There is an important and laudable exception to Swift’s attempt to stay silently uncontroversial, and a disappointing example of the feminist and mainstream media showing a reluctance to accord credit where it was due. In August this year, jurors in a civil trial agreed with Swift that she had been assaulted by a DJ during a public appearance. Swift used this decision to advocate that victims of sexual assault be believed and heard, and to defend a woman’s right to bodily autonomy. Acknowledging that her wealth gave her an opportunity to pursue the case, a privilege often out of reach for assault victims, she pledged to donate money to organisations supporting victims of sexual violence. In this moment, Swift challenged the system that dismisses women’s experiences, offered courage and precedent to young women, gave a voice to those without her platform, and sought to identify and rectify the inequalities of money and legal power that protect male perpetrators. It was a rare moment of politics, of noise, and it was powerful. Perhaps we should be hopeful this experience will empower Swift to continue to engage with social issues. Perhaps we should be disappointed that a high profile victim of sexual assault chose not to link her experience with the cultural impact of a President who boasts that he can commit sexual assault with impunity.

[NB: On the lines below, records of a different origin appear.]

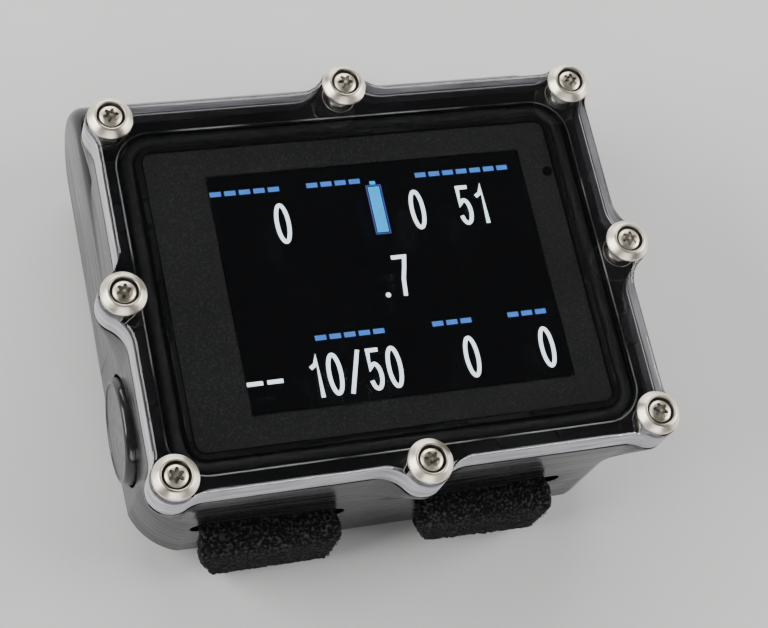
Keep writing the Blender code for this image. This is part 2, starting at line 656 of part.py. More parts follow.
make_housing()
make_lid()
make_seal()
for screw_number, screw_place in enumerate(screw_places(), 1):
    make_fastener(screw_number, screw_place)
make_display_stack()
make_electronics()
make_battery()
make_depth_sensor()
for button_side, button_sign in (("left", -1), ("right", 1)):
    make_button(button_side, button_sign)
for strap_side, strap_x in STRAP_CENTRES.items():
    make_strap(strap_side, strap_x)
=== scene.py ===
import json
import math
import random

import bmesh
import bpy
from mathutils import Matrix, Quaternion, Vector, noise

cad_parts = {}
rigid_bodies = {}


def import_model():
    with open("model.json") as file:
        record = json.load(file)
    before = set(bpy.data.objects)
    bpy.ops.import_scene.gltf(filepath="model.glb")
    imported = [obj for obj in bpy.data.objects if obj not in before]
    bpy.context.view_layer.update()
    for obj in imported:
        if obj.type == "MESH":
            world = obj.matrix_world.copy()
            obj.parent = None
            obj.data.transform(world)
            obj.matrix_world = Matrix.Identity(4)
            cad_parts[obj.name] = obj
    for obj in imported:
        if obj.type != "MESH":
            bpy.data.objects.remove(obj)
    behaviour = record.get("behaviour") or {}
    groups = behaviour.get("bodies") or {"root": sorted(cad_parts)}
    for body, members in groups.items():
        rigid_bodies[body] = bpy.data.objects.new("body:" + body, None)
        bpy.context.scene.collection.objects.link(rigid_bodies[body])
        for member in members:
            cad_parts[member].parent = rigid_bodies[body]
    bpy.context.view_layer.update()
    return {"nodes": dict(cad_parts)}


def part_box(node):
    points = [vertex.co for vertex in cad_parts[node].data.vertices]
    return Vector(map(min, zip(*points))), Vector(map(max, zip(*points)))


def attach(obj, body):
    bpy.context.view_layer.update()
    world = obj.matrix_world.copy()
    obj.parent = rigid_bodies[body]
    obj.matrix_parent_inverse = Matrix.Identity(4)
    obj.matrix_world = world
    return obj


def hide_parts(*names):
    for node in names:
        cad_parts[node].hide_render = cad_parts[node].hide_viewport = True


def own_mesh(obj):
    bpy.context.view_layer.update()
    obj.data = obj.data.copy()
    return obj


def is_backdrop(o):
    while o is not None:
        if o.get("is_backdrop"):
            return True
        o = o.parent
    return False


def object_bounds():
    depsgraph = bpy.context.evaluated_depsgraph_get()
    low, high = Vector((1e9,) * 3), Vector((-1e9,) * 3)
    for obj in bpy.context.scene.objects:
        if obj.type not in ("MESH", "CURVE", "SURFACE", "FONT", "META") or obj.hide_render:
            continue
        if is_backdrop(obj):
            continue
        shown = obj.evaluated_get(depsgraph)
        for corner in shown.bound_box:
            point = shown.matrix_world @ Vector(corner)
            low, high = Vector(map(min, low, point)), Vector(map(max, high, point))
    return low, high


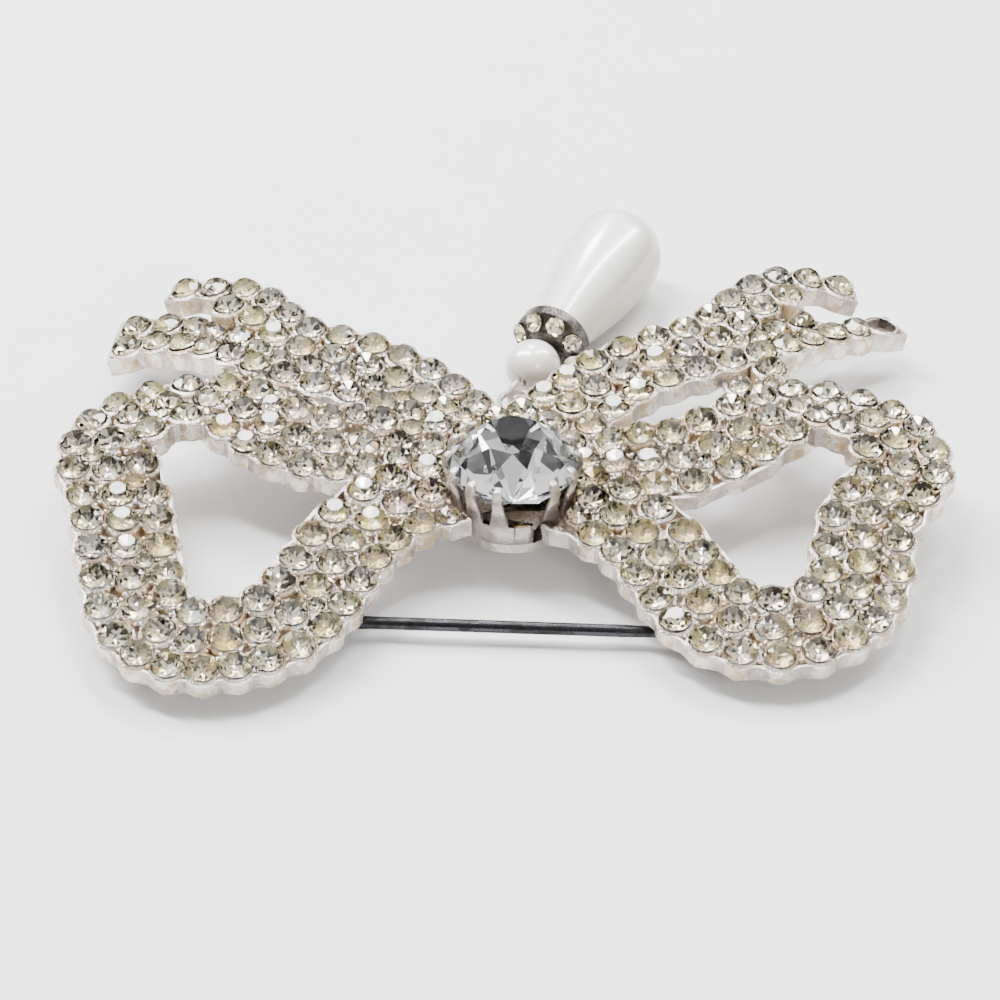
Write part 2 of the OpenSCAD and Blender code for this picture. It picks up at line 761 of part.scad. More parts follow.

It’s not just Taylor Swift, of course, that has fallen foul of our new expectation for socially conscious engagement. Three years ago the tall, white, thin, conventionally beautiful and straight Iggy Azalea’s first two singles achieved the kind of success that had until then only been reached by the Beatles. In 2017, Izzy’s reputation is as tattered as a post-party piñata. Any attempt to engage with Azalea’s appropriation of and profit from black culture has been met by her rebuttal that this criticism is sexist. Azalea’s failure to think with nuance about her privileges as a white woman shows that, like Swift, she grasps the feminist tenets that are most self-serving: the bits that protect the individual and the system – a system that likes female celebrities when they’re compliant, white and beautiful.

I have a sense that we’re readying for battle. If entertainers want to simply entertain, fine. But if they want to profit from engagement with the issues that are tearing Western societies apart, we expect them to have done their homework. We expect them to have an understanding of how issues of race and gender intersect to affect equality – that is, intersectional feminism. We expect that their understanding of feminism is sophisticated enough to listen to legitimate critiques of their behaviour and get better. We’re expecting a lot of our women in 2017: we want the call for equality to be for us all.

Women are taught not to make waves. And Taylor Swift has reaped great success from negotiating a fine line between celebrating women and not challenging the status-quo. And this was fine. But, as is evident from a sudden zeitgeist of criticism of Swift, this approach is becoming out of date. A violently fractured Western world has turned ‘Taylor Swift’ into a battleground, and her silent intersection with this cultural moment seems to make her complicit in our political projections onto her body. Perhaps we shouldn’t expect political leadership from pop stars, but culture and music has always been at its best when it serves as society’s truthful mirror. And in this shit show of a world, we want – we need – our heroes to be wave makers, and not just hit makers.